Tuesday, December 30

"Got my Fitted Hat On"

Song: Fitted Hat Low
Artist: Papoose
Album: The Nacirema Dream

So, I was having a conversation with my a couple of my friends, and we decided that Fitted Hats are like Wonderbras. Guys always talk about how they get a girl back to the crib and the Wonderbra comes off and they're like "Where the D's at?" It's the same thing, when a guy takes off his fitted hat and his forehead is on swole, the magic is gone. There's no rules about keeping the hat on...(i'm just sayin). Now I'm not gonna lie, I've got a four-finger forehead, but I can cover that shit up with my hair. I'm not gonna pull my hair striaght back unless I have to, it's the same thing with a guy, don't get your caesar cut so low if you know your forehead ain't ready for it.
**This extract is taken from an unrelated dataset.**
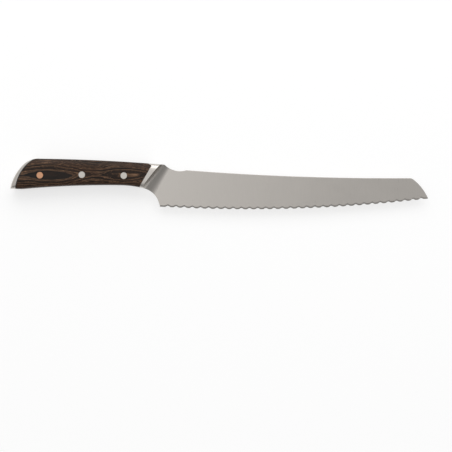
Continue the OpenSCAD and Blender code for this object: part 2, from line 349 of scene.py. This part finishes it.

You know why you rarely see Sexy Ass LL Cool J sans hat or a do-rag on? Because he has a DOME!
I mean, Yes I'm still distrated by those ripply abs, but damn baby your head is bigger than the Georgia Dome.

Exhibit B: Young Jeezy/Joc (I don't know)Oh honey-child, if they did a blaxploitation remake of Coneheads, you would be Beldar for sure. My president might be black, but I'm also making sure he passes the bill that says you should keep a hat on at all times.

Exhibit C: Curtis Jackson AKA Bugs Monkey AKA 50 Cent
Oh 50 cent, If I see you In Da Club the would definitely be some love in it. Until you take off your hat...or start speaking...or when all your babies mommas are released from the burn unit at Mt. Sinai and start comin round' asking me questions. Moving On..

Exhibit D: The Game

GOT DAMN! You got some serious Fo'head wrinkles, and one right in the midle of your pug nose, ain't nothing gonna fix that. Oh but wait your Chicago White Sox hat (even though you're from LA) takes the attention off that horrid triangular hairline so I can see those lovely light brown eyes, and five o'clock shadow is kinda sexy, and now that your brow is unfurled you can come home with me...don't worry I keep Bugs Monkey locked up in the other room.

Nothing can prepare you for Perpetrator Numero Uno.

Exhibit E: Ne-YoAHHH WORDS CANNOT EVEN EXPRESS!! YOU LIED TO ME, YEAR OF THE GENTLEMAN MY ASS!! You looke like a naked mole rat!!

Gentlemen, this is not okay. Rather, it is inexcuseable, you need to fess up to your big ass forehad, and we'll try to find a cut that works for you...but don't expect me to call your ass when your head looks like a jovian planet.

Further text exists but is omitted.